If you’re a filmmaker, it’s a near certainty that you’ve practiced your Oscar speech in the shower at least a few times. It’s a nice fantasy, but the reality is that the odds of taking that golden statuette home are astronomical. Even with the best cameras, lights, actors, video editing software and the biggest budget, there is simply no way to guarantee that your film will even be seriously considered for such a prestigious award.
But that doesn’t mean you shouldn’t try. After all, what was the point of all that speech practicing if you never put forth the effort required to achieve your lofty dreams?
If you’re reading this article, it’s likely that you’re not a Hollywood big-wig, A-list director or Silicon Valley billionaire with the budget necessary to create a feature film worthy of big awards like Best Picture, Best Director, or the acting and writing awards. However, there are three awards that are almost always won by people you’ve never head of. And filmmakers with even the most modest resources can achieve them. They’re the short film awards - Best Live Action Short Film, Best Animated Short Film and Best Documentary Short Subject.
The Academy defines a short film as "an original motion picture that has a running time of 40 minutes or less, including all credits." This is prime ground for the amateur or up-and-coming filmmaker who has the talent to put together a short but compelling narrative or documentary.
While no set of instructions can secure you a spot on red carpet outside the Dolby Theatre, you’ll find below a general roadmap that could potentially lead you there – if you’ve got what it takes.
Make Your Film
This is the most important part of the process. It’s also the most difficult. Anyone who has made a film knows it's a monumental undertaking, even for a short film. It requires patience, attention to detail and infinite dogged persistence to go from fade-in to credits. Fortunately, this is also the part of the process where you have the most control. In every other aspect, you’ll be reliant on someone to make a decision in your favor. But when you’re making your film, you are in the driver’s seat and you can make those decisions made by others much easier by creating a stellar piece of art.
Unfortunately, we don’t have any filmmaking tips in this article. And even if we did, we wouldn’t dare tell you how to make your film. That’s something that you, the genius filmmaker destined for greatness, will have to figure out on your own. And that’s how it should be.
Get Your Film Oscar Qualified
There are several ways to accomplish this step. But they all have one thing in common – get it seen by an audience. Screenings in your home theater or YouTube won’t suffice. You need to put your film in the festival circuit and win some awards. You only need to win one Best Short Film award to qualify for Oscar consideration. And the Academy has provided this list of qualifying festivals so you know which festivals can secure your film a qualification.

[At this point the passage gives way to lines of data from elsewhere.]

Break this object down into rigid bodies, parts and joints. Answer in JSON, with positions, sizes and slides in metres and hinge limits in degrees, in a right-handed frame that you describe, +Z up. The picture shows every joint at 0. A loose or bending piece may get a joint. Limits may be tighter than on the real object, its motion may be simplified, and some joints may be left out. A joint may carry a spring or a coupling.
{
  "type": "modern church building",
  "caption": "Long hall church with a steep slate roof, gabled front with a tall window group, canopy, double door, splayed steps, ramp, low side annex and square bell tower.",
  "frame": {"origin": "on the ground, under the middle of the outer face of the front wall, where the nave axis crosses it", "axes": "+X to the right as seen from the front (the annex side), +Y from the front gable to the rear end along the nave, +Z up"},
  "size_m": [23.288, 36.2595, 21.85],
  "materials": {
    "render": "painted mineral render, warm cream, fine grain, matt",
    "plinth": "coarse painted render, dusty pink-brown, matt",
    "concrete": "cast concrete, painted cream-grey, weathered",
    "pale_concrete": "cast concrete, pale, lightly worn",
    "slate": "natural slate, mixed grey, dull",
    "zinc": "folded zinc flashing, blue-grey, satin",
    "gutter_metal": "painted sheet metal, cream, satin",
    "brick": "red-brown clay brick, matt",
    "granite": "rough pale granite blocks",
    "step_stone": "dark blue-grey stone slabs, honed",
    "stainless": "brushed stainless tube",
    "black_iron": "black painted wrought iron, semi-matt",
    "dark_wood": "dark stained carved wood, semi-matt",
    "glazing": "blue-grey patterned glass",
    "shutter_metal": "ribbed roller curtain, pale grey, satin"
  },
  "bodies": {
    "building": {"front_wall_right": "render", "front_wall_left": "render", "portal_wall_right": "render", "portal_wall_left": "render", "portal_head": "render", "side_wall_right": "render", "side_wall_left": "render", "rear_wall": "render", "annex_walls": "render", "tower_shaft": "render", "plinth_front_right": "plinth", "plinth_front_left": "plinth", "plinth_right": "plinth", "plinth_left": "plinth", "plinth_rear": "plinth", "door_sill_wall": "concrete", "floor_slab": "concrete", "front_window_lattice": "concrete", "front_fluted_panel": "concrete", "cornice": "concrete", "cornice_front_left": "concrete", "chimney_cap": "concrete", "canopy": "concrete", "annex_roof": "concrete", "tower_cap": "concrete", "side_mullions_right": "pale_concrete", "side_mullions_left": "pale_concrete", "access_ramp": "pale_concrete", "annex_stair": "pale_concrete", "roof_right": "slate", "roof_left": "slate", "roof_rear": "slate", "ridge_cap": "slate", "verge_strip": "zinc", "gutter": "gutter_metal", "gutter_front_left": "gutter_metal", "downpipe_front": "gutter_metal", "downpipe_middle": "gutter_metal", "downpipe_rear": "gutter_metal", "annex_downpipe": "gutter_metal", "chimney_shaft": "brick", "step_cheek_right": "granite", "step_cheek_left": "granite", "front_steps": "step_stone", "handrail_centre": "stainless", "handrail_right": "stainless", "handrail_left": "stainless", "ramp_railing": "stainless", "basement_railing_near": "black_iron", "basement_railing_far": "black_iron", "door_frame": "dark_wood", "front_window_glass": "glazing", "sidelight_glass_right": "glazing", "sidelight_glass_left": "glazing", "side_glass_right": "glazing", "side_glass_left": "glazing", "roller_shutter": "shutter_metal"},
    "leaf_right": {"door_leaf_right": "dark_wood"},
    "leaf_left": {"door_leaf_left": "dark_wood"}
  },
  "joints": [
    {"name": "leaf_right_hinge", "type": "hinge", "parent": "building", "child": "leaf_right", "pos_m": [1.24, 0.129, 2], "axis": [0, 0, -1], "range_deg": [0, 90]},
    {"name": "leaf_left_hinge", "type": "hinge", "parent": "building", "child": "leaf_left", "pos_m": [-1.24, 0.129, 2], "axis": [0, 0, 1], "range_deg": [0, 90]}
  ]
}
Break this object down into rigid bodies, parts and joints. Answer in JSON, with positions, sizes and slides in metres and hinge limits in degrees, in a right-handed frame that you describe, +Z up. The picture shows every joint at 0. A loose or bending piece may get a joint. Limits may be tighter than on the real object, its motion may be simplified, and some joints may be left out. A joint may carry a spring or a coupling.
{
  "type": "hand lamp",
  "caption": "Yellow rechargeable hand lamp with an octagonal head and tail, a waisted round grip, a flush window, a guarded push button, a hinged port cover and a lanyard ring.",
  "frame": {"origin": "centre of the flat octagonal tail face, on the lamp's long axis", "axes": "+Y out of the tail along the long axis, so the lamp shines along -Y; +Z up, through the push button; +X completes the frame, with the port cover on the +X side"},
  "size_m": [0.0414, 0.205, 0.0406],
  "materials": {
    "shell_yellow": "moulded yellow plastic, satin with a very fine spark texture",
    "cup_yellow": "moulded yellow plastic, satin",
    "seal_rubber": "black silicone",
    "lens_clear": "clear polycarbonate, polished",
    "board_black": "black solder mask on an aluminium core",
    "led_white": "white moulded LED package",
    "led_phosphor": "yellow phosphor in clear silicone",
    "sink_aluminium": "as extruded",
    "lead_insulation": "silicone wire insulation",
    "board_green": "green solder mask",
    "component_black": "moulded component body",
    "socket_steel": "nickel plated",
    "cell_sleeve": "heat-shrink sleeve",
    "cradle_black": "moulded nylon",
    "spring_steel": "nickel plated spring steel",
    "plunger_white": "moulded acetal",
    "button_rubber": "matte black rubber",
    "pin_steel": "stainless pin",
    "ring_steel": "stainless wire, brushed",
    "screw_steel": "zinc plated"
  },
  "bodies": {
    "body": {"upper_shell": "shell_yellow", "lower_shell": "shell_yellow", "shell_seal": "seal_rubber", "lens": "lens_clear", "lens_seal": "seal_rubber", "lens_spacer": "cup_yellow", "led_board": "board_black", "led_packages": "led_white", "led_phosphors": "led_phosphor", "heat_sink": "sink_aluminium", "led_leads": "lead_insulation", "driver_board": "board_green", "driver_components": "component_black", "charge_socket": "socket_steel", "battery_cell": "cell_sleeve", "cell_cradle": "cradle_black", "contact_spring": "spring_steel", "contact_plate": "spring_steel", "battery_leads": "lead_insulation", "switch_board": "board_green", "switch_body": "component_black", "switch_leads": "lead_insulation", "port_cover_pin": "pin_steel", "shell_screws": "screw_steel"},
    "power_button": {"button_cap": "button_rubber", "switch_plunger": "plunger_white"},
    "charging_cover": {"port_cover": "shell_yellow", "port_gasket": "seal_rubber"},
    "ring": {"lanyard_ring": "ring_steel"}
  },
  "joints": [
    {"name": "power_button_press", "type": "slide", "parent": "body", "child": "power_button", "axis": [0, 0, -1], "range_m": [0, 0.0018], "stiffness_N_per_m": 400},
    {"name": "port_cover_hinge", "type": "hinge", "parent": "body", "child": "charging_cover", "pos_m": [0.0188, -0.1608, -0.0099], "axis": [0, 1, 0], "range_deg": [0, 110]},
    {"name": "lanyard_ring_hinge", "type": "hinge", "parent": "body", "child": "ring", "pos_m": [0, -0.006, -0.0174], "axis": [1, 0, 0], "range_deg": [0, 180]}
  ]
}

If your film doesn’t get accepted to any of the qualified festivals, or doesn’t win an award, you shouldn’t lose hope of getting your film qualified. Short films that are publicly screened at a commercial theater in Los Angles County, California, are qualified for Oscar consideration. It’s important to remember that the screening of your film must charge admission, be open to the general public and run for at least three consecutive days with at least two screenings a day. There are some additional formatting rules for this qualifying option that you can peruse on the official rules page provided by the Academy.

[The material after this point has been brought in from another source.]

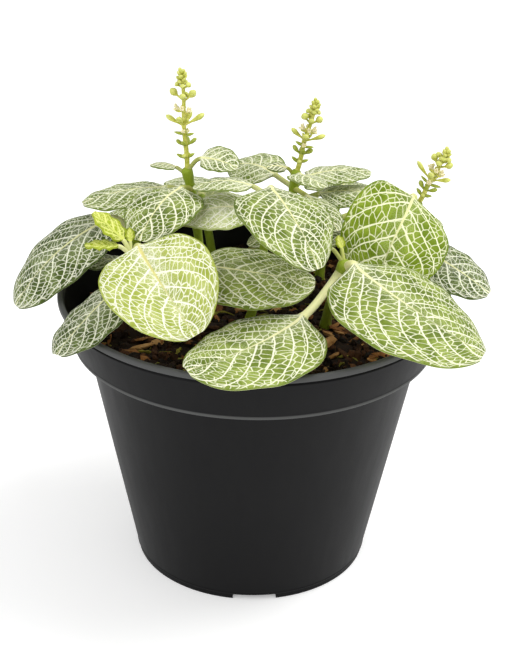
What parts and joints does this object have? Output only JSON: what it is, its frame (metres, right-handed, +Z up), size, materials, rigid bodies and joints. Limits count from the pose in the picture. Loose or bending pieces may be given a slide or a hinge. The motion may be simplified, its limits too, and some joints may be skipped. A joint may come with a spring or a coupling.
{
  "type": "potted nerve plant",
  "caption": "Nerve plant with white-veined oval leaves and small flower spikes, growing in a round black plastic nursery pot with a collar.",
  "frame": {"origin": "on the pot's axis, on the plane that its foot ring stands on", "axes": "+Z up along the pot's axis; +Y towards the back of the plant, away from the side with the largest leaves; +X to the right seen from the front"},
  "size_m": [0.1789, 0.1758, 0.1921],
  "materials": {
    "pot": "black moulded polypropylene, soft satin sheen, slightly brighter along the lip",
    "soil": "dark peat with brown bark bits and olive moss strands",
    "leaf": "quilted mid-green leaf with a dense net of cream-white veins",
    "stem": "fleshy yellow-green stem with fine pale down",
    "flower_spike": "yellow-green buds on a slim stalk",
    "young_leaf": "bright yellow-green young leaf with pale veins"
  },
  "bodies": {
    "root": {"pot": "pot", "root_ball": "soil", "stem_left_spike": "stem", "stem_centre_spike": "stem", "stem_right_spike": "stem", "stem_centre": "stem", "stem_front_right": "stem", "stem_front_left": "stem", "stem_left": "stem", "stem_back_left": "stem", "stem_back_right": "stem", "leaf_spike_left_right": "leaf", "leaf_spike_left_left": "leaf", "leaf_upper_left": "leaf", "leaf_left_back": "leaf", "leaf_left_inner": "leaf", "leaf_back_of_left_spike": "leaf", "leaf_spike_centre_front": "leaf", "leaf_spike_centre_left": "leaf", "leaf_centre_back": "leaf", "leaf_right_back": "leaf", "leaf_right_back_low": "leaf", "leaf_centre_right": "leaf", "leaf_centre": "leaf", "leaf_centre_left": "leaf", "leaf_centre_top": "leaf", "leaf_centre_under": "leaf", "leaf_front_right": "leaf", "leaf_front_centre": "leaf", "leaf_right_upright": "leaf", "leaf_far_right": "leaf", "leaf_right_behind": "leaf", "leaf_right_low": "leaf", "leaf_inner_right": "leaf", "leaf_front_left": "leaf", "leaf_low_left": "leaf", "leaf_low_centre": "leaf", "leaf_far_left": "leaf", "leaf_left_under": "leaf", "leaf_left_behind": "leaf", "leaf_back_far_left": "leaf", "leaf_back_left": "leaf", "leaf_back_middle": "leaf", "leaf_back_right": "leaf", "leaf_back_far_right": "leaf", "leaf_back_low": "leaf", "leaf_inner_back": "leaf", "young_left_upper": "young_leaf", "young_left_lower": "young_leaf", "young_left_right": "young_leaf", "young_right_upper": "young_leaf", "young_right_lower": "young_leaf", "spike_left": "flower_spike", "spike_centre": "flower_spike", "spike_right": "flower_spike"}
  },
  "joints": []
}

If you’re a student filmmaker, your short film can qualify for an Oscar nomination by winning the Gold, Silver or Bronze award in certain categories of the Student Academy Awards Competition. The qualifying categories are Animation, Narrative, Alternative and Foreign Film. Documentary student films cannot qualify through the Student Academy Award Competition.
When focusing on getting your film qualified for Oscar consideration, it’s just as important to make sure you don’t disqualify yourself. The most common way filmmakers do this is to put their films online or noncommercially distribute them before their qualifying theatrical screening. A good rule of thumb to avoid this is to only screen your film in a theater with an audience until the qualification, submission and voting process is complete.
Submit Your Film for Consideration
Once you’ve got your film made and qualified for Oscar consideration, its time to submit it to the Academy. This is probably the simplest part of the process. All you need to do is fill out a form and send your film to the Academy. At that point, it’s out of your hands.
Once your film is submitted, there are several rounds of voting. You’ll be notified by the Academy if and when your film advances or receives a nomination. If you end up being nominated for an Oscar, there are some rather stringent campaign rules you must follow when promoting your film with members of the Academy.
Write Your Speech for Real
Keep in mind that if you get to this point your short film has achieved more than the overwhelming majority of short films ever produced. It’s a testament to your abilities as a filmmaker to be nominated for an Academy Award. And you should be prepared to win. But even if you don’t achieve any of the above steps, simply making a film should be an award unto itself on some level. Keep that Oscar speech in your pocket because even if you never get a chance to read it in front of an audience, striving for the absolute best is a worthy goal that there is no shame in pursuing.